3D code data:
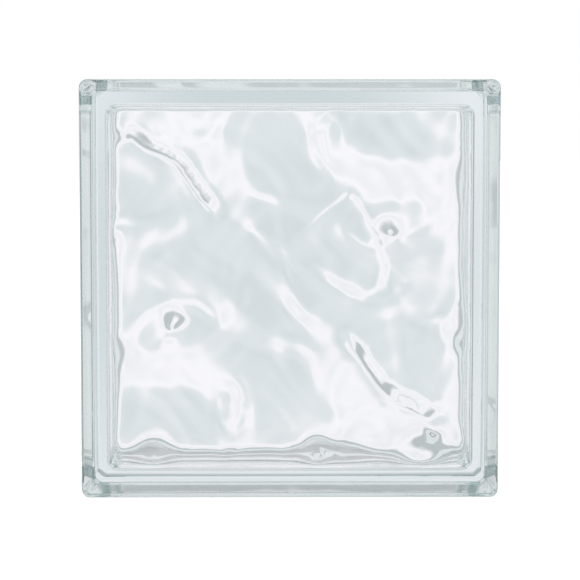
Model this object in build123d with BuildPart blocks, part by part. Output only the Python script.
from build123d import *
from math import cos, exp, hypot, inf, radians, sin, tan
import os

# Hollow glass block for walls and partitions, made of two pressed glass halves.
# Millimetres. X is the width, Y the depth (the front face looks to -Y) and Z is up.
# The origin is at the middle of the bottom, where the block stands on its lips.

# Outside
block_width = 190.0
block_height = 190.0
block_depth = 80.0
corner_radius = 3.5          # outline corner of the block
face_edge_round = 2.5        # rounding round each outer face

# Rim of each half: a full-size lip, a sloped shoulder, then the floor of the mortar groove
lip_thickness = 11.0
shoulder_slope = 4.0         # depth over which the lip falls to the groove floor
groove_depth = 5.5
lip_back_round = 1.2         # the lip's rear edge
groove_round = 2.0           # hollow where the shoulder meets the groove floor

# Glass
face_thickness = 8.5         # at the flat border of the panel
wall_at_face = 5.7           # side wall where it meets the panel
draft_angle = 1.0            # the cavity opens towards the seam so that the plunger can leave
cavity_corner_radius = 5.0
cavity_floor_round = 4.0     # fillet between the side walls and the panel

# Bead of glass squeezed out where the two halves are fused
bead_width = 3.0
bead_height = 0.8
bead_edge = 0.5              # bevel along each of its edges

# Waves pressed into the inner face of each panel
wave_border = 5.0            # flat strip between the cavity wall and the waves
wave_fade = 9.0              # width over which the waves grow from the border
wave_step = 5.6              # spacing of the sections that the wave surface passes through
wave_lift = 0.3              # low step round the wavy part, which stands proud of the border
wave_depth_room = 5.0        # how far below the flat border the wave block begins
front_wave_share = 0.2       # height of the pattern in the front panel against the back one
pattern_centre = (-3.8, 2.3)  # from the middle of the panel

# Sizes that follow from those above
half_depth = block_depth / 2
wall_width = block_width - 2 * groove_depth
wall_height = block_height - 2 * groove_depth
shoulder_start = half_depth - lip_thickness - shoulder_slope
lip_start = half_depth - lip_thickness
panel_level = half_depth - face_thickness
cavity_growth = panel_level * tan(radians(draft_angle))
panel_width = wall_width - 2 * wall_at_face
panel_height = wall_height - 2 * wall_at_face
mouth_width = panel_width + 2 * cavity_growth
mouth_height = panel_height + 2 * cavity_growth
wave_width = panel_width - 2 * wave_border
wave_height = panel_height - 2 * wave_border
wave_floor = panel_level - wave_depth_room
bead_reach = bead_width / 2
level_tolerance = 0.01

# Each half is built outwards from the seam, in the plane where the two meet
front_seam = Plane(origin=(0, 0, block_height / 2), x_dir=(1, 0, 0), z_dir=(0, -1, 0))
back_seam = Plane(origin=(0, 0, block_height / 2), x_dir=(-1, 0, 0), z_dir=(0, 1, 0))


def smooth_step(value):
    """Rises smoothly from 0 to 1 as value goes from 0 to 1."""
    value = min(max(value, 0.0), 1.0)
    return value * value * (3 - 2 * value)


def wave_strength(x, z):
    """1 over the middle of the panel, falling to 0 at the flat border."""
    from_side = wave_width / 2 - abs(x)
    from_end = wave_height / 2 - abs(z)
    return smooth_step(from_side / wave_fade) * smooth_step(from_end / wave_fade)


def fold(x, z, path, left_width, right_width, height):
    """A ridge along a bent path. Its flanks are told left and right from the path's start."""
    spans = len(path) - 1
    nearest = inf
    for number in range(spans):
        start_x, start_z = path[number]
        run_x = path[number + 1][0] - start_x
        run_z = path[number + 1][1] - start_z
        along = ((x - start_x) * run_x + (z - start_z) * run_z) / (run_x**2 + run_z**2)
        along = min(max(along, 0.0), 1.0)
        off_x = x - start_x - along * run_x
        off_z = z - start_z - along * run_z
        distance = hypot(off_x, off_z)
        if distance < nearest:
            nearest = distance
            width = left_width if run_x * off_z - run_z * off_x > 0 else right_width
            share = (number + along) / spans
    ends = smooth_step(share * 6) * smooth_step((1 - share) * 6)
    return height * exp(-((nearest / width) ** 2)) * ends


def dimple(x, z, centre, long_radius, short_radius, turn, height):
    """A rounded oval mound, or a hollow where height is negative."""
    c = cos(radians(turn))
    s = sin(radians(turn))
    along = (x - centre[0]) * c + (z - centre[1]) * s
    across = (z - centre[1]) * c - (x - centre[0]) * s
    return height * exp(-((along / long_radius) ** 2) - (across / short_radius) ** 2)


def back_wave(x, z):
    """Half of the back panel's pattern, seen from the front."""
    # the long crease from the top left corner to the middle
    crease = [(-84, 70), (-63, 61), (-49, 54), (-36, 36), (-26, 26), (-13, 18), (-3, 4), (0, -7)]
    wave = fold(x, z, crease, 10, 15, 2.0)
    # two swells below it, which run from the left side to the middle
    upper_swell = [(-80, 20), (-63, 23), (-50, 21.5), (-36, 18), (-26, 12.5), (-13, 3), (9, -17)]
    wave += fold(x, z, upper_swell, 9, 7, 1.0)
    lower_swell = [(-84, 5), (-63, -1), (-50, -6), (-34, -12), (-20, -23), (-7, -33), (8, -39)]
    wave += fold(x, z, lower_swell, 7, 9, -1.5)
    # the swell that comes in from the side and turns up to meet them
    side_swell = [(-88, -43), (-55, -42.5), (-39, -44), (-31, -39), (-26, -30), (-23, -22)]
    wave += fold(x, z, side_swell, 8, 10, 1.4)
    # the tongue right of the middle
    tongue = [(-2, 9), (9, 4), (25, -4), (35, -10.5), (43, -10.5), (49, -2), (49, 9), (44, 20), (36, 34)]
    wave += fold(x, z, tongue, 9, 6, 1.0)
    # mounds at the side and in the corner, the bubble-like hollow, the drop and the long oval
    wave += dimple(x, z, (-67, 46), 20, 11, 95, 1.5)
    wave += dimple(x, z, (-58, -64), 22, 13, 5, 1.2)
    wave += dimple(x, z, (-51.4, -21.8), 6.5, 6.5, 0, -1.0)
    wave += dimple(x, z, (-23.7, -65), 13, 8, 80, 1.2)
    wave += dimple(x, z, (46.8, -70), 16, 7, 0, 0.7)
    return wave


def front_wave(x, z):
    """Waves of the front panel's own, along its bottom."""
    wave = fold(x, z, [(-80, -72), (-60, -68), (-40, -76)], 10, 10, 0.8)
    wave += fold(x, z, [(10, -78), (24, -70), (40, -78)], 10, 10, 0.8)
    wave += fold(x, z, [(42, -76), (62, -66), (84, -72)], 10, 10, 1.2)
    return wave


def back_relief(x, z):
    """The pattern reads the same upside down, so each wave has a partner."""
    x -= pattern_centre[0]
    z -= pattern_centre[1]
    return back_wave(x, z) + back_wave(-x, -z)


def relief(x, z, half):
    """Height of the waves in the front (-1) or back (1) panel above its flat border."""
    height = back_relief(x, z)
    if half == -1:
        height = front_wave_share * height + front_wave(x, z)
    return wave_lift + wave_strength(x, z) * height


def even_steps(length):
    """Places from one end of a stretch to the other, about a wave step apart."""
    count = round(length / wave_step)
    return [length * (step / count - 0.5) for step in range(count + 1)]


def wave_block(half):
    """The hollow under the wavy part of the front (-1) or back (1) panel, lofted upwards."""
    with BuildPart() as block:
        for z in even_steps(wave_height):
            with BuildSketch(Plane.XY.offset(z + block_height / 2)):
                with BuildLine():
                    across = even_steps(wave_width)
                    crests = [(x, half * (panel_level - relief(x, z, half))) for x in across]
                    spacing = [number / (len(across) - 1) for number in range(len(across))]
                    add(Edge.make_spline(crests, parameters=spacing))
                    floor = half * wave_floor
                    Polyline(crests[-1], (across[-1], floor), (across[0], floor), crests[0])
                make_face()
        loft()
    return block.part


def edges_at(part, seam, level):
    """The edges that lie at one level outwards from the seam."""
    return part.edges().filter_by(
        lambda edge: abs(seam.to_local_coords(edge.center()).Z - level) < level_tolerance
    )


def runs_in_depth(edge):
    """True for an edge that runs from front to back, give or take the draft."""
    return abs(edge.tangent_at(0.5).Y) > cos(radians(2 * draft_angle))


def cavity_core(seam, waves):
    """The hollow of one half: a drafted pocket with round corners and a wavy floor."""
    with BuildPart() as core:
        with BuildSketch(seam.offset(panel_level)):
            Rectangle(panel_width, panel_height)
        extrude(amount=-panel_level)
        walls = core.faces().filter_by(lambda face: abs(face.normal_at().Y) < level_tolerance)
        draft(walls, seam.offset(panel_level), draft_angle)
        fillet(core.edges().filter_by(runs_in_depth), cavity_corner_radius)
        fillet(edges_at(core, seam, panel_level), cavity_floor_round)
        # the waves take the place of the flat floor inside its border
        with BuildSketch(seam.offset(wave_floor)):
            Rectangle(wave_width, wave_height)
        extrude(amount=wave_depth_room, mode=Mode.SUBTRACT)
        add(waves)
        # the bead inside the seam stands in the hollow
        with BuildSketch(seam):
            Rectangle(wall_width, wall_height)
            RectangleRounded(
                mouth_width - 2 * bead_height,
                mouth_height - 2 * bead_height,
                cavity_corner_radius - bead_height,
                mode=Mode.SUBTRACT,
            )
        extrude(amount=bead_reach, mode=Mode.SUBTRACT)
    return core.part


def outer_shape(seam):
    """The outside of one half, still solid: half a bead, wall, shoulder and lip."""
    with BuildPart() as outside:
        # outer bead at the seam
        with BuildSketch(seam):
            RectangleRounded(
                wall_width + 2 * bead_height,
                wall_height + 2 * bead_height,
                corner_radius + bead_height,
            )
        extrude(amount=bead_reach)
        chamfer(edges_at(outside, seam, bead_reach), bead_edge)
        # wall, which is the floor of the mortar groove
        with BuildSketch(seam):
            RectangleRounded(wall_width, wall_height, corner_radius)
        extrude(amount=shoulder_start)
        # sloped shoulder up to the lip
        with BuildSketch(seam.offset(shoulder_start)):
            RectangleRounded(wall_width, wall_height, corner_radius)
        with BuildSketch(seam.offset(lip_start)):
            RectangleRounded(block_width, block_height, corner_radius)
        loft(ruled=True)
        # full-size lip with its outer face
        with BuildSketch(seam.offset(lip_start)):
            RectangleRounded(block_width, block_height, corner_radius)
        extrude(amount=lip_thickness)
        fillet(edges_at(outside, seam, half_depth), face_edge_round)
        fillet(edges_at(outside, seam, lip_start), lip_back_round)
        fillet(edges_at(outside, seam, shoulder_start), groove_round)
    return outside.part


# Front half, whose outer face looks to -Y
with BuildPart() as front_half:
    add(outer_shape(front_seam))
    add(cavity_core(front_seam, wave_block(-1)), mode=Mode.SUBTRACT)

# Back half, fused to the front one all round the seam
with BuildPart() as back_half:
    add(outer_shape(back_seam))
    add(cavity_core(back_seam, wave_block(1)), mode=Mode.SUBTRACT)

os.makedirs("parts", exist_ok=True)
front_half.part.label = "front_half"
export_step(front_half.part, "parts/front_half.step")
back_half.part.label = "back_half"
export_step(back_half.part, "parts/back_half.step")
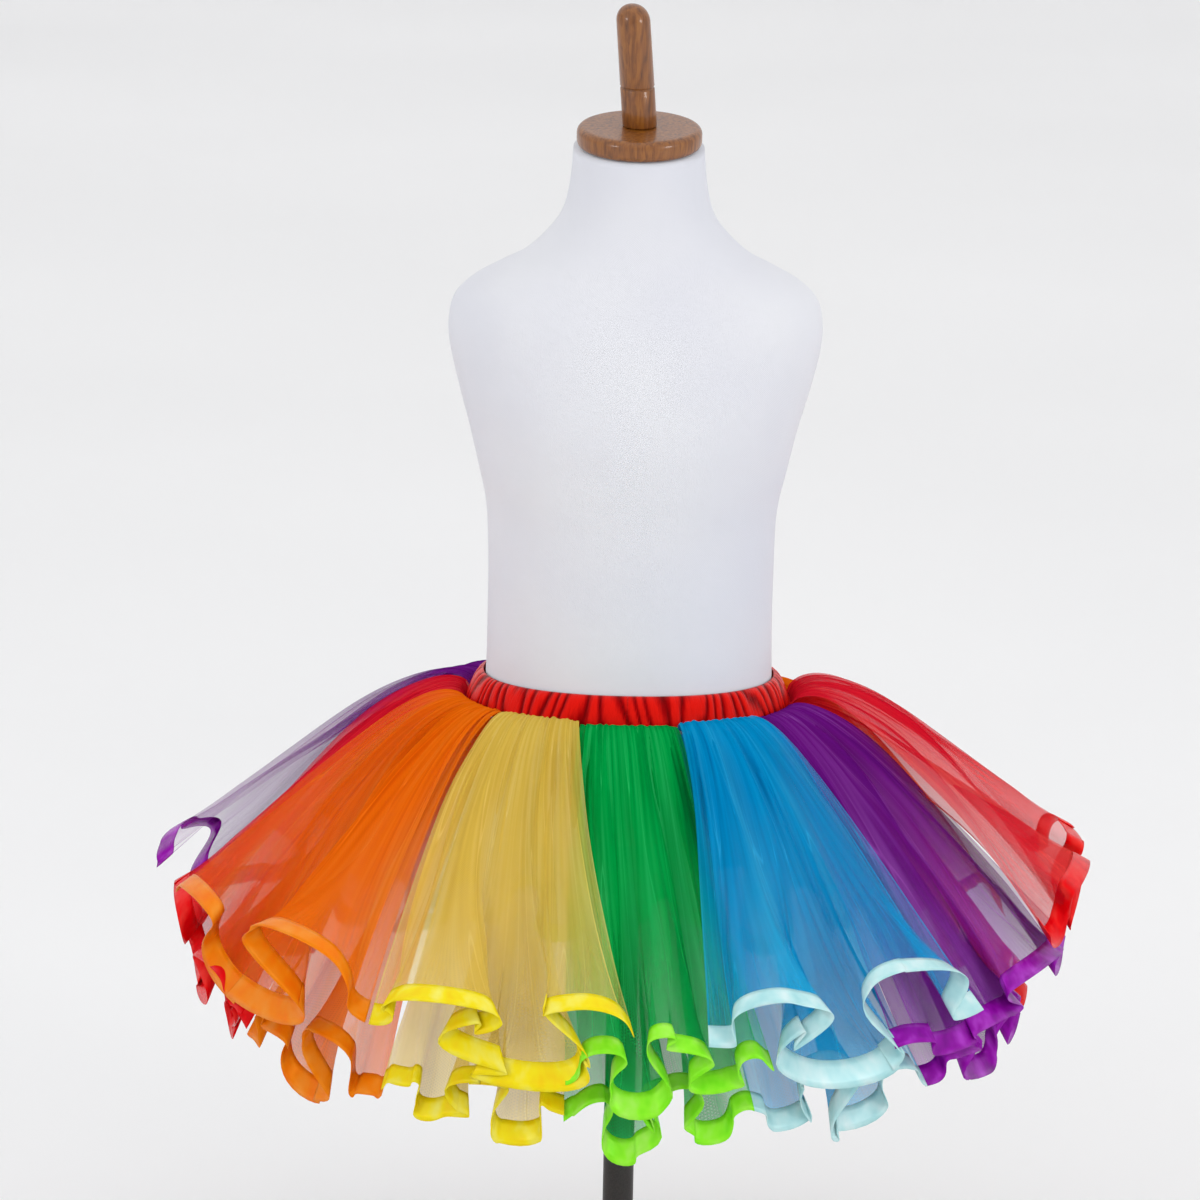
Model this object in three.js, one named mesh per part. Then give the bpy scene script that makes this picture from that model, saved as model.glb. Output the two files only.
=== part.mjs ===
// A child's tulle tutu skirt, worn by a limbless dress form on a round stand.
//
// Millimetres, +Z up. The origin is the centre of the base's underside, on the pole's axis.
// The front faces -Y. Angles round the body are in degrees from the front, growing towards +X.
import * as THREE from "three";

// ---------------------------------------------------------------- driving dimensions

const GAP = 0.3; // between pieces that touch
const WAIST_UP = 520; // the height of the waist

// Stand
const BASE_RADIUS = 140;
const BASE_THICKNESS = 8;
const BASE_ROUND = 3; // the rounding of the base's upper edge
const POLE_RADIUS = 11.25;

// Dress form
const OVAL_POWER = 2.2; // 2 is an ellipse, more is squarer
const TORSO_SIDES = 24;
const NECK_TILT = 8; // the neck's top plane leans forwards, degrees
const CAP_RADIUS = 44.4;
const CAP_THICKNESS = 15;
const CAP_ROUND = 5;
const PEG_RADIUS = 12.2;
const PEG_LENGTH = 88;
const PEG_LEAN = 4.5; // to the left, degrees

// Waistband
const BAND_WALL = 2.2;
const BAND_GATHERS = 60;
const BAND_RIPPLE = 0.8; // how far a gather's ridge stands over its valley
const BAND_TOP = { up: 8.5, halfWidth: 104.6, halfDepth: 78.1 }; // inside
const BAND_BOTTOM = { up: -12.5, halfWidth: 113.6, halfDepth: 87.0 }; // inside, flared

// Skirt
const SEAM = { halfWidth: 112, halfDepth: 85 }; // the oval that the panels are gathered on to
const TULLE_WALL = 1.2;
const RIBBON_WALL = 1.0;
const RIBBON_WIDTH = 13;
const FOLD_GROWTH = 3; // how late the folds open on their way to the hem
const FOLD_LEAN = 0.25; // how far a fold moves outwards for each millimetre that it rises
const EDGE_SWING = 7; // a fold's height at a panel's sides
const UNEVEN = 0.35; // how much one fold's depth differs from the next
const PUFF_POWER = 0.6; // how early the puff below the waist peaks
const OUTER_COLUMNS = 22;
const OUTER_ROWS = [0, 0.3, 0.72]; // along the fall line, above the ribbon's two rows
const INNER_COLUMNS = 20;
const INNER_ROWS = [0, 0.48, 0.78];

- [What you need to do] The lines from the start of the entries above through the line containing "bead_edge = 0.5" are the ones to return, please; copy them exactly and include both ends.

- [Finished answer]
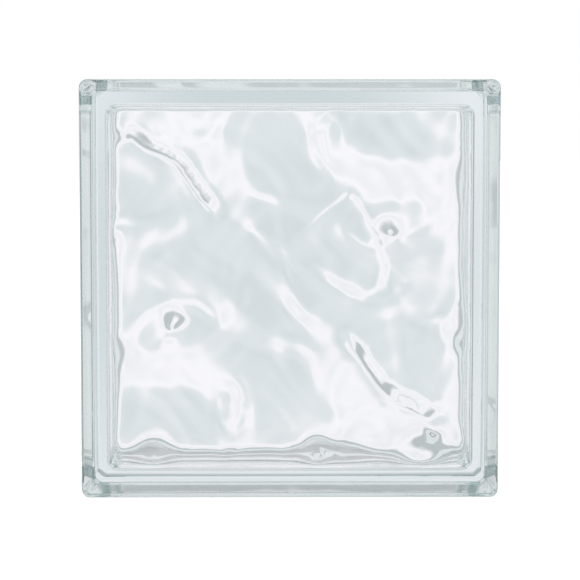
Model this object in build123d with BuildPart blocks, part by part. Output only the Python script.
from build123d import *
from math import cos, exp, hypot, inf, radians, sin, tan
import os

# Hollow glass block for walls and partitions, made of two pressed glass halves.
# Millimetres. X is the width, Y the depth (the front face looks to -Y) and Z is up.
# The origin is at the middle of the bottom, where the block stands on its lips.

# Outside
block_width = 190.0
block_height = 190.0
block_depth = 80.0
corner_radius = 3.5          # outline corner of the block
face_edge_round = 2.5        # rounding round each outer face

# Rim of each half: a full-size lip, a sloped shoulder, then the floor of the mortar groove
lip_thickness = 11.0
shoulder_slope = 4.0         # depth over which the lip falls to the groove floor
groove_depth = 5.5
lip_back_round = 1.2         # the lip's rear edge
groove_round = 2.0           # hollow where the shoulder meets the groove floor

# Glass
face_thickness = 8.5         # at the flat border of the panel
wall_at_face = 5.7           # side wall where it meets the panel
draft_angle = 1.0            # the cavity opens towards the seam so that the plunger can leave
cavity_corner_radius = 5.0
cavity_floor_round = 4.0     # fillet between the side walls and the panel

# Bead of glass squeezed out where the two halves are fused
bead_width = 3.0
bead_height = 0.8
bead_edge = 0.5              # bevel along each of its edges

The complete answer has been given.